Fry is a small winery, the first to be certified organic and biodynamic in the States. When I was young, I wasn't interested in making viticulture my career. But once I began, I enjoyed dealing with the world's oldest beverage. Winemaking is all about history and nature. Every new day is an adventure, and the constant contact with nature captivates me. Working with nature is like a religious experience. I tell everyone to pay attention to nature. Horses in a stable lose their instinct and are different from wild horses. Humans, like horses, need to use their instincts and common sense to deal with nature.

No one knows where and how humans first drank wine. Perhaps they were encouraged by watching animals get drunk on ripe grapes. We do know that Spanish wines have been famous since Roman times. Phylloxera sapped the vigor of French vines in the late nineteenth century and practically destroyed the industry in France. Many bankrupted French vignerons emigrated to Spain. They settled in Rioja and had a profound influence on Spanish winemaking. Before then, Spanish vintners picked grapes well before ripening and often blended red and white grapes together. Old traditions gave way to new techniques that raised the level of Spanish wines.

The French chose the terroirs for their new vineyards very well. Mountains in the north and south moderate the climate. Cool nights during August and September are an important factor in ripening grapes. The soil in the area is clay with a mix of limestone and sandstone. A high content of iron and chalk contributes to the reddish color in the soil. Some sources suggest the area is known as Rioja, since rioja is Spanish for “red,” although it may be named for the nearby river, the Rio Oja.

In the old days, customers came to wineries or bars and transferred wine from barrels to leather bags. It was the way we sold wine at our old winery, which began its life in a mountain cave. A cave was the only way to find cool temperatures needed to control fermentation in large vats. Then the winery moved to a garage, where wine was made in concrete vats. Bodegas Pedro Benito Urbina began bottling and labeling only thirty years ago. Modern equipment improves the standards at our family-owned, single-estate winery. Today we utilize many modern practices to produce a wide spectrum of wine that meets the demands of our customers.

Making wine today is a fashionable industry. Investors in countless regions want to make wine. It's possible for newcomers to read all the viticulture books and do the analysis, but the immense number of variables requires a well-honed instinct. A book cant tell a winemaker when to pick. I can buy new land and use American and Australian toys of technical equipment to test the land for nutrients in the soil. I find it more useful to go to the local bar and listen to the old winemakers. Using intuition and paying attention to our ancestors is key to good wine, but we adapted some new ideas. We farm organically, without pesticides and use natural rather than commercial yeasts.

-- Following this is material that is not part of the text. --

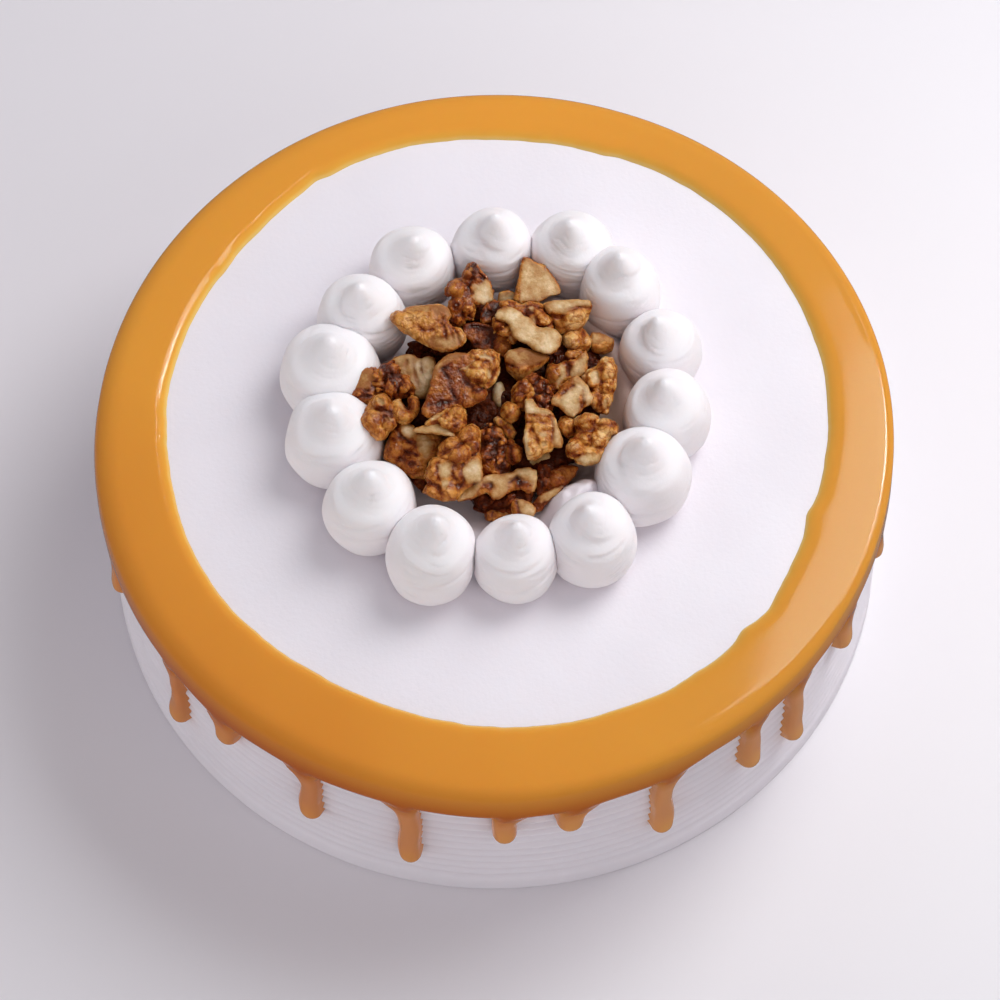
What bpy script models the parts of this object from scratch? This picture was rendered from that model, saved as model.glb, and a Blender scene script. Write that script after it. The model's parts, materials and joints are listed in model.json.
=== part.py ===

Stainless steel tanks are sanitary and the best technique to control temperature during fermentation.

Our credo is to sell happiness and to achieve that we work together in harmony without any disagreements. It isn’t easy to make good wine, but we do it. We believe wine is a liquid expression of a particular place. We take pride in the fact that our style of wine derives from three factors — the vineyard's terroir with fantastic weather, the right choice of grapes, and the winemaker’s intentions. Our wines are handcrafted to our particular style from vines that range from thirty-five to forty years of age. Some are merely eighteen to twenty years old, and then there are newer ones added to the mix. Our results can’t be imitated.

We produce several styles of wines: a red Crianza for our classic Rioja blend. A second Urbina Crianza Selección is aged in new oak barrels for twelve months. We produce a 100 percent red Granache made with carbonic maceration, plus an Urbina red Reserva of 100 percent Tempranillo aged in French oak for sixteen months, blended together with a second red Reserva of 100 percent Tempranillo aged in French Allier oak for sixteen months. The red Gran Reserva is again made with the three traditional Rioja red grapes aged for twenty-four months in too percent American oak barrels. All of Rioja’s terroir shows up in small amounts of white wine made from a neutral grape without complexity, usually used for Cava. The winery’s total production is 240,000 bottles. Young, or joven, unoaked wines and Crianza or oaked wines are both great value. Reservas and Grand Reservas from superior old vines with long aging in bottles are more expensive but priced within reason. The cost of a wine represents the work behind a bottle. The best wine values today come from Spain, as many wine lovers have learned.


4 large or 8 small lamb steaks; 2 garlic cloves, finely chopped; 2 tbsp olive oil; 2 tbsp chopped fresh oregano; 1 cup couscous; 1 cup hot vegetable stock; Handful chopped fresh herbs: coriander, parsley, mint, salt and fresh ground black pepper. (Serves 4).

Cooks's tip: You can vary the flavor of this dish by using different herbs to marinate the lamb, such as rosemary, basil, or mint.

Place the lamb steaks in a shallow, nonmetallic bowl. Mix the garlic, oil, and oregano together and season with salt and pepper. Pour over the lamb steak and turn to coat in the mixture cover and set aside for 20 minutes. Meanwhile, put the couscous in a bowl and pour over the vegetable stock. Let stand for 10 minutes. Heat a griddle pan until hot Remove the lamb steaks from the marinade and lay them on the griddle pan. Cook for 4-5 minutes each side, until just slightly pink in the centre. Stir the herbs into the couscous and divide between four serving plates. Place the lamb steaks on top. Pour the marinade into the pan and allow to bubble for a few minutes. Pour over the lamb and couscous to serve.

Serve with Urbina Reserva 2001 with a traditional Sunday lunch or with roast lamb, chicken, or duck. A great match with roast turkey and all the trimmings at Christmas.